Whereas in the European context, the imagination is commonly understood to be a passive faculty that depends on data from sense perception, in ‘irfān or Islamic mysticism khayāl is conceived as an active faculty shared between God and man, making the imagined as real as reality. Khayāl gives expression, in other words, to distinct forms of factual fiction in artistic production and not only in the contemporary age of “the parafictional,” as Carrie Lambert-Beatty identifies our moment. In 19th- and 20th-century Iran, artistic refashionings of khayāl confronted modernity’s ocular-centric regimes, pitting the reality of the imagined against the rising tide of “objective” representation. 

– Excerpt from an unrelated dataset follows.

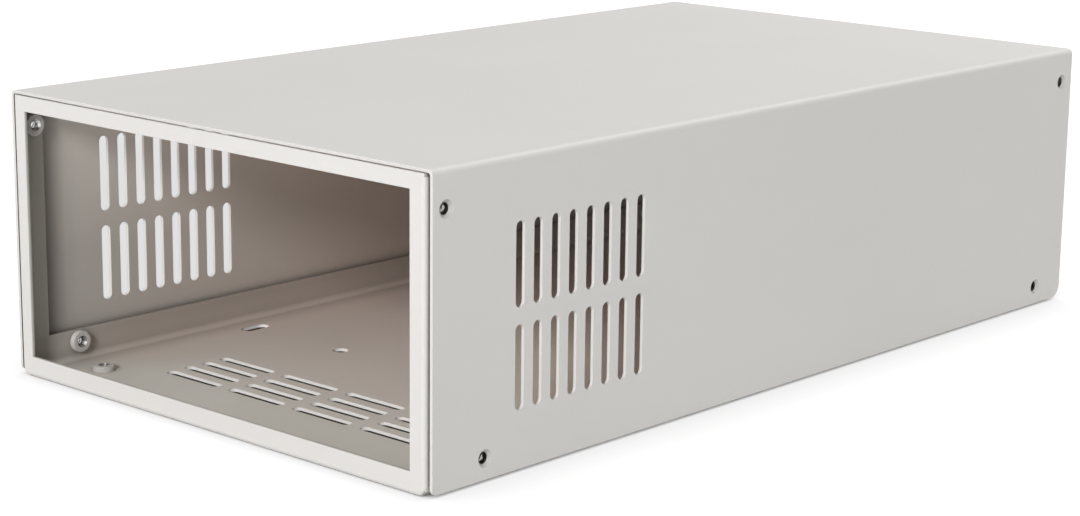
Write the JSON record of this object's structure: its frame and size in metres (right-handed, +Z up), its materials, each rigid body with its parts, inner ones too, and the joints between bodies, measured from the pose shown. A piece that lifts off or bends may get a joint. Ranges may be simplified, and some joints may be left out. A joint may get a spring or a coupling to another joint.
{
  "type": "sheet metal chassis",
  "caption": "Folded sheet metal chassis: base tray with a framed front window, slotted inverted-U cover and pressed-in threaded nuts.",
  "frame": {"origin": "middle of the underside, where the chassis stands", "axes": "+Y from the front window to the rear wall, +Z up, +X to the right seen from the front"},
  "size_m": [0.178, 0.314, 0.088],
  "materials": {
    "tray_coat": "fine-textured light grey powder coat",
    "cover_coat": "fine-textured light grey powder coat",
    "nut_coat": "coated with the sheet, bare steel in the thread"
  },
  "bodies": {
    "root": {"base_tray": "tray_coat", "cover": "cover_coat", "side_nut_left_front_top": "nut_coat", "side_nut_left_front_bottom": "nut_coat", "side_nut_left_rear_top": "nut_coat", "side_nut_left_rear_bottom": "nut_coat", "side_nut_right_front_top": "nut_coat", "side_nut_right_front_bottom": "nut_coat", "side_nut_right_rear_top": "nut_coat", "side_nut_right_rear_bottom": "nut_coat", "floor_nut_front_left": "nut_coat", "floor_nut_front_right": "nut_coat", "floor_nut_rear_left": "nut_coat", "floor_nut_rear_right": "nut_coat"}
  },
  "joints": []
}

Underscoring the entwinement of pictorial and political representation in encounters between khayāl and modernity, my narrative in “How Modern Art Became Islamic” begins with the 1880s appointment of Constitutionalist Revolutionary and realist painter Kamāl al-Mulk (c. 1863–1940) as the official court artist. I argue that on the eve of the Constitutional Revolution in Iran (1906), Kamāl al-Mulk took optical realism as a European import and imbued it with a particularly Islamic theology. He did so by refashioning khayāl as the private, mental space of an individuated onlooker, which he pictured as the model subject of constitutional citizenship. In The Hall of Mirrors (1895), for example, a near-photographic portrait of the Iranian monarch Nasir al-Din Shah presents the ruler in a moment of repose; both he and the viewer are engaged in parallel acts of solitary observation. In the context of pre-Constitutional uprisings, the painting’s emphasis on optical realism and one-point perspective addresses and anticipates the unity and self-mastery of its viewing subjects. It also underlines the exchangeability of this subject with the sovereign. Yet, nearly half of the picture plane is dedicated to broken mirror reflections. Here, Kamāl al-Mulk takes advantage of the Islamic art of mirror revetment to liberate his painterly marks, and by extension optical realism, from a predetermined relationship with visibilia. Mirror reflections open Kamāl al-Mulk’s picture onto Islamic theologies of the image and imagination, where the mirror functions as an analog for khayāl. In the mirror, as many Muslim authors analogized, a third space emerges between material reality and invisible transcendence, bringing the “other” world into this one. I argue that in The Hall of Mirrors and numerous other paintings of this period, Kamāl al-Mulk utilizes water’s reflective surfaces as well as mirrors to create spaces within realism for khayāl.

Monir Shahroudy Farmanfarmaian, Something Old Something New, 1974, mirror glass, painted glass, and plaster on wood, Tate Modern

Subsequent chapters of my dissertation follow pivotal moments in what I describe as “a century of khayāl’s modern life”—artistic articulations of khayāl after the institutionalization of optical realism (modernity’s regime of pictorial representation) and parliamentarianism (modernity’s regime of political representation). The Constitutional (1906) and Islamic (1979) Revolutions mark inflection points in how art and Islam were implicated in mutually constitutive processes of political renovation, wherein khayāl became a site of modern subject-making. Kamāl al-Mulk’s paintings of the Constitutional era are contrasted here with mirror reliefs by Monir Shahroudy Farmanfarmaian produced in the lead-up to the Islamic Revolution. Here, the experience of viewing the artwork unfolds as the fracturing of the viewing subject into the suspended realm of khayāl, aligning the work with new ideals of political subjectivity beyond representation.

The artists that I study are canonical figures: Kamāl al-Mulk, who introduced European-style painting to Iran; Jalil Ziapour (1920–1999), who is the founding figure of Iranian modernism; and the internationally acclaimed Saqqakhaneh school artists, who are recognized in Europe and North America as pioneers of advanced Iranian art during the 1960s and ’70s. But instead of contributing to the consolidation of a seamless global canon of modern art, these artists pose a challenge to the discipline of art history. My reading of these artists questions the liberal, European conflation of the modern with the secular, unsettles the formative dichotomy in art history between Islamic art (“made in the past”) and the avant-garde (“making the future”), and diversifies the methodological and theoretical frameworks of global modernism. While my work shifts the focus of modern art and its theorization from Europe to the Global (Islamic) South, my conceptualization of khayāl also reveals theosophical and non-secular aspects of mid-20th-century modernism in Europe and North America—the New York School, art informel, pop, minimalism, and conceptual art—by highlighting the contribution of Iranian-born artists to these movements and by elucidating Neoplatonic image theories as a shared point of reference in the global imaginaries of advanced, often oppositional, art.

Northwestern University
Twelve-Month Ittleson Fellow, 2024–2025

In 2025–2026, Hamed Yousefi will be a Klarman Postdoctoral Fellow at Cornell University. The following academic year, he will join the faculty in Art History at Oberlin College & Conservatory.